“As champions of nonfiction often point out, whatever the literary shortcomings of any given work of nonfiction, at the very least you come away from it having learned something about the world. Fiction, however, doesn't offer instruction or information; it offers an experience. And for that experience to occur, the reader has to deliver him- or herself up to the book.”
Not being a literary critic myself, I can’t write competently about what might be people’s general motivations for reading one thing as opposed to another, or about the observed merits of various genres and different types of authors. I can only speak to my personal assessment of the value of different kinds of writing, a perspective that comes less from my observations of what I read than from my observations of what I write.
As my financial situation has gotten increasingly dire, and my job prospects have proven themselves to be nil, my ambition to write has never waned very much. However, it swiftly became apparent to me that if I intended to make any money off of my passion, I would probably have to focus more on writing fiction than I had before. Indeed, it seemed to me that if I wanted to keep my passion alive at all, I’d need to focus on fiction, because a hopeless outlook on my own life sapped me of the motivation to do otherwise.
This reorganization of my priorities was a definite problem, though, because I began trying to write fiction knowing that my heart wasn’t in it. Although it’s more accurate to say that my heart’s not in the writing of realistic fiction. I do, however, have a special interest in speculative fiction, and I can write it with conviction and aplomb much the same way that I can write editorial content and, when I have the inspiration for it, creative non-fiction. But I have never really seen enough value in literary realism to pour my creativity into it. My feeling is that if I am going to write something that’s grounded in my imagination, it ought to be something that is beyond the limits of ordinary experience – something that allows people to understand their world and themselves by bringing their mundane understanding to bear on fantastic worlds and experiences unlike our own. And if I’m going to write something realistic, why not write something that is actually real?

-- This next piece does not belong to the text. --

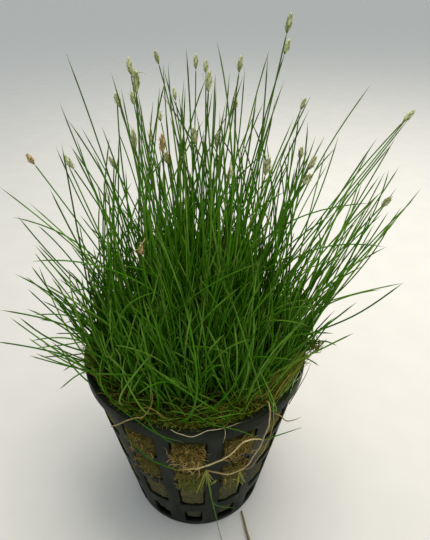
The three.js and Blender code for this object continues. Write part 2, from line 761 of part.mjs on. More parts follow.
const hairgrass = new THREE.Group();
hairgrass.add(piece('net_pot', netPot(), POT_PLASTIC));
hairgrass.add(piece('rockwool_plug', rockwoolPlug(), ROCKWOOL));
hairgrass.add(piece('thatch_mat', thatchMat(), THATCH));
hairgrass.add(...rootMats());
hairgrass.add(piece('runner_front', frontRunner(), ROOT));
hairgrass.add(piece('runner_right', rightRunner(), ROOT));
hairgrass.add(piece('runner_left', leftRunner(), ROOT));
hairgrass.add(piece('rim_root', rimRoot(), ROOT));
hairgrass.add(piece('table_stem', tableStem(), DEAD_STEM));
hairgrass.add(...grassTufts());

export default hairgrass;
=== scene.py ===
"""Potted dwarf hairgrass: a slotted net pot with its rockwool, moss and thatch, thirty tufts of fine
round blades with flower spikelets, and the roots and runners that come out through the pot.

Lengths are millimetres until a mesh is made, bearings are degrees anticlockwise from +X, and the
pot's front is at -90. Meshes are in metres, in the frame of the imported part.
"""

import logging
import math
from dataclasses import dataclass, field
from enum import Enum

import bpy
import numpy as np
from mathutils import Matrix, Vector, noise

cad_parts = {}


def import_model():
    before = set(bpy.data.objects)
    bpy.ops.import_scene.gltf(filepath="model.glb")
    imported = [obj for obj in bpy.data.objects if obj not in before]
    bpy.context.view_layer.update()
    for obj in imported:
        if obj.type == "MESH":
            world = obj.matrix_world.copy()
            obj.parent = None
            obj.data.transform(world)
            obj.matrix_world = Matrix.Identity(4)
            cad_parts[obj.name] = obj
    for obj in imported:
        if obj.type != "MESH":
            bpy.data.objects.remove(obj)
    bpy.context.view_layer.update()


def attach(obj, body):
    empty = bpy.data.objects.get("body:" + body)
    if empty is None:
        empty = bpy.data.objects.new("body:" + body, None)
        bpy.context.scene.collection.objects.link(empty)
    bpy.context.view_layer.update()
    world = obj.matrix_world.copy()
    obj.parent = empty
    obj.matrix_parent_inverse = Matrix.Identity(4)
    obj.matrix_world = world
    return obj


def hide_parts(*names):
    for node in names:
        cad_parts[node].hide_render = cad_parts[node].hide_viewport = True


LOG = logging.getLogger("hairgrass")
METRES = 0.001
FRONT = -90.0
GOLDEN_TURN = 137.5
SEED = 2380

# Steps of a smooth curve between two of the points that it goes through
ROUTE_STEPS = 12

# A direction that no strand sets out in, so that the first side of its tube can be laid across it
ASKEW = (0.13, 0.31, 0.94)

# Short names for the types that come up most. Fed is what a node's socket can be given.
Pair = tuple[float, float]
Row = tuple[float, float, float]
Rows = tuple[Row, ...]
Routes = tuple[Rows, ...]
Four = tuple[float, float, float, float]
Stops = tuple[tuple[float, Row], ...]
Chance = np.random.Generator
Points = np.ndarray
Face = tuple[int, ...]
Material = bpy.types.Material
Finishes = list[Material]
Socket = bpy.types.NodeSocket
Fed = Socket | Row | float

BLACK: Row = (0, 0, 0)
WHITE: Row = (1, 1, 1)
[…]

When Miller writes that fiction offers an experience rather than information or instruction, she makes a meaningful point, but she implies that non-fiction, by contrast, doesn’t offer experience. And that is not strictly true. Creative nonfiction can very poignantly present both elements to the reader, providing clear, confirmable information, but putting it into the context of vividly described experiences that surround that base of knowledge. One of the most trite pieces of advice given to aspiring writers, often by people who do not write, is “write what you know.” Trite though it may be, that advice does strike me as sound and perhaps obvious. If you don’t know what you’re writing about, you’re just making things up and risking information. As an adolescent, my aspirations to become a better writer entailed not rigorously exercising my imagination, but increasing the range of things that I knew. In what might be an ironic testament to my lack of imagination, my life since then has been much more isolated and monotonous than I ever thought possible, and I am tragically unwilling to write about China or Iowa because I have never been to either, or about logging or yachting because I have neither done nor witnessed those things. It may be hideously limiting and self-defeating, but as far as I’m concerned, I have no business writing about things that I haven’t seen first-hand but theoretically could.
I make no judgments about what other people write, but my personal standards do extend into what I read and how I appreciate the things that I read. I have encountered some moving, powerful fictional stories, but I often come away from them with a certain conflicted feeling that I do not have when I read speculative fiction, creative nonfiction, or straightforward nonfiction. I read a splendidly written story in a recent New Yorker about a woman’s experience of becoming homeless. It was a good story, it spoke to me, and it seemed distinctly plausible. But that last point distracted me at some point as I was reading it. There is something about reading a story that seems real but isn’t that can be somewhat disturbing to me. Here I was vicariously experiencing somebody’s misfortune and misery, striving to empathize with it and learn from it, and it wasn’t real. Yet at the same time, thousands of real people were experiencing the same basic experiences, and the opportunity was there for the author to write about something real with the same vividness and narrative strength, through which to present even more meaningful themes – more meaningful because they would have been real.
I think the same impulse explains my tendency to remain disinterested in contemporary novels, always focusing instead on brushing up on the classics. Such books might be fabrications of perfectly ordinary events, but at least they describe a time and place that I cannot experience for myself. But when the stories come from my world, from early twenty-first century America, I am not much driven to read them. I would much rather go out into that world and bear witness to the true stories being crafted within it, with all their literary quality. And if I can ever get out of the circumstance of just barely eking out a living in Buffalo, NY, those are the stories that I, as a writer, want to tell.